Aunt Mary's Old Fashioned Sugar Cookies Recipe

Old fashioned sugar cookies for decorating with kids
Painting sugar cookies is one of my favourite Christmas traditions.

One of my favourite Christmas traditions has always been painting sugar cookies. My mom has a fantastic collection of cookie cutters so when I was growing up we’d have all sorts of fun cookie shapes to work with.  

Mom would tint a basic white icing with food colouring and we’d paint (with real brushes) for an entire afternoon. We’d craft intricate designs and use way too many sprinkles and silver balls. (I still remember painting blue overalls on yellow star people and trying to create a realistic-looking horse.)  

Then we’d hang the cookies on the tree. We’d nibble away at them over Christmas and finish them off when the tree came down. By then they were hard, stale and delicious. 


When I was old enough to babysit I’d paint cookies with the neighbour’s kids and I have continued the tradition with my own children. Our cookies never seem to last long enough to be hung on the tree. 

We have always used the recipe for “Aunt Mary’s Sugar Cookies”.  A few days ago I asked my mom who Aunt Mary was. She hasn’t a clue. My grandmother gave her the recipe in the late 1950’s, pulled it out of an old promotional cookbook for Five Roses Flour. 

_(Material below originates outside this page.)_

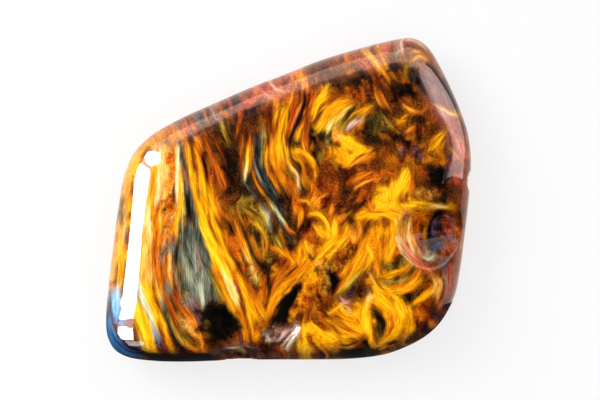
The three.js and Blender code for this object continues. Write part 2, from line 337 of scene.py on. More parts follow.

I prefer to make the cookies with Speerville Flour Mill flour, especially the whole wheat pastry flour. It makes an already tasty cookie even better.
Old fashioned sugar cookies for decorating with kids
 
 

Aunt Mary’s Old Fashioned Sugar Cookies

Recipe can be halved 
  • 2 cups sugar
  • 2 cups butter
  • 4 eggs, well beaten
  • Juice of half a lemon
  • 5 cups flour
  • 2 tsp baking soda
  • 2 tsp cream of tartar
  • 1 tsp salt 
  1. Cream butter and sugar until fluffy. Add eggs, one at a time, then the lemon juice.
  2. In another bowl sift together the flour, baking soda, cream of tartar and salt.
  3. Gradually add the dry ingredients to the creamed mixture and mix well.
  4. Gather dough into a ball, divide in half and pat into two disks. Chill for an hour or overnight.
  5. Roll out dough on a floured surface ¼ to ½ inch thick. Cut into shapes. Transfer cookies to a parchment lined baking sheet and bake for about 10 minutes. (Watch closely, you don’t want them to get too brown.)
  6. Cool and paint with tinted icing and decorative sprinkles.
     

Icing


1 cup icing sugar
1 Tbsp milk 

Combine the icing sugar and milk. Add more milk, a few drops at a time, until you get a “paint” consistency. You want it to be a little runny, but not so runny that the colours bleed on the cookies.


Roll out the cokies (not too thin) and cut in your favourite shapes.
 
 
Place on a parchment lined baking sheet, well spaced.